11. How long did the equal marriage debate last?
The equal marriage debate has been going on for many years. It began in Parliament in 2002, when the House of Commons’ Justice Committee examined the issue.
The Justice Committee held 27 hearings in Ottawa and across Canada. They heard from 467 witnesses. Of those witnesses, 58.7% supported equal marriage, 35.5% supported reserving marriage for opposite-sex couples, 1.7% supported reserving marriage for opposite-sex couples and creating a partnership registry for same-sex couples, and 1.1% supported abolishing civil marriage and leaving only religious marriage.
The debate gained steam in the summer of 2003, when both Ontario and B.C. began issuing marriage licences to same-sex couples.
On September 16, 2003, Parliament voted against a motion by the Alliance Party to “take all necessary steps” to preserve a definition of civil marriage that limits it to opposite-sex couples.

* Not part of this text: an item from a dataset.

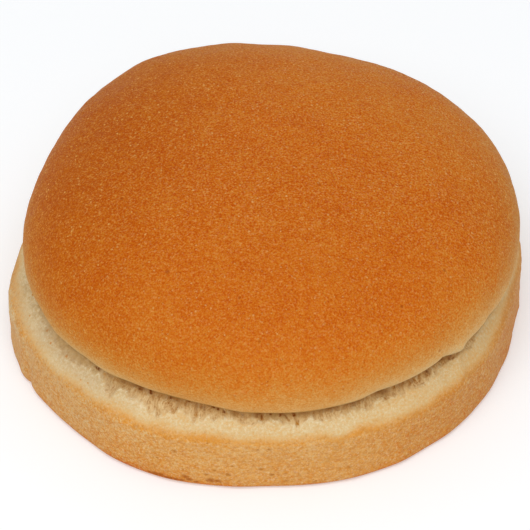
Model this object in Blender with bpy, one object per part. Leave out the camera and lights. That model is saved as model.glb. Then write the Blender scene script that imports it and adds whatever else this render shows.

Equal marriage was a major issue during the 2004 federal election and also during the fall of 2004 when the Supreme Court heard and ruled on the government’s Reference re Same-Sex Marriage.
On February 1, 2005, the government introduced Bill C-38, the Civil Marriage Act. It was voted on three times in the House of Commons and passed the House on June 28, 2005. It passed the Senate on July 19 and came into force on July 20, 2005, after almost three years of what was surely one of the longest and most thorough public debates in recent history.